1. Which political assassination do you remember most clearly? Did it affect you emotionally? Why or why not?

2. Do you have any hobby collection? What lengths do you go  to to collect and maintain your collection?

3. Are you a “pack-rat” (collecting everything)? If you had to suddenly clear out all of your stuff, what would be the last to go?

4. What sort of governor was Gedaliah (chapter 40:7)? What were the Jewish guerrilla commanders concerned about (chapter 40:8 – 10)?

5. Why do the Jewish refugees from the war return to Judah (chapter 40:11, 12)? What are their alternatives? What alternative is Ishmael pursuing and why (chapter 40:14 – chapter 41:1)?

6. Why would Baalis support this assassination plot? Why does Gedaliah find such a plot incredible? What is Gedaliah’s “fatal flaw”?

7. Why do the 80 Samaritans come to Judah (chapter 41:5; see also Jeremiah 16:6, 7)? Why does Ishmael ambush them (chapter 41:7, 8)? What political statement is made in filling King Asa’s cistern with the dead (chapter 41:; see 1 Kings 15:16 – 22)?

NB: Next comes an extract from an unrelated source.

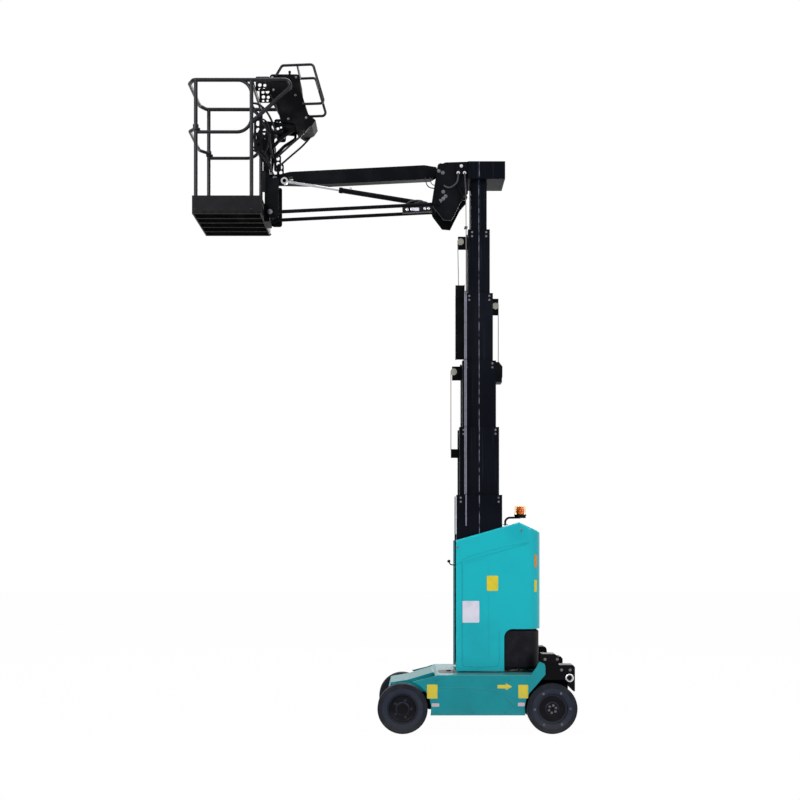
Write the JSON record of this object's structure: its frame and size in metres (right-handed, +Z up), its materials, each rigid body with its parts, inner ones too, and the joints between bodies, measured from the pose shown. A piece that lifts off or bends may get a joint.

8. Ishmael could set up rule at Mizpah and declare war on Babylon. Why doesn’t he (chapter 41:10 – 12)? Why is his leadership divided?

9. To this day, Jews commemorate the assassination of Gedaliah with a day of fasting. Why do you think this event was so significant?

10. Do you think Gedaliah was right not to male a preemptive strike at Ishmael? Why or why not? What else could he have done to protect himself?

11. Are you a good judge of character? What sorts of things influence your impressions? Have you ever seriously misjudged someone’s intentions towards you?

12. Is there any situation in which you are tempted to take matters into your own hands and rid yourself of the person you can’t get along with? If violence only begets more violence, why would you do it? If running away from your problems or striking first doesn’t solve your problems, what does?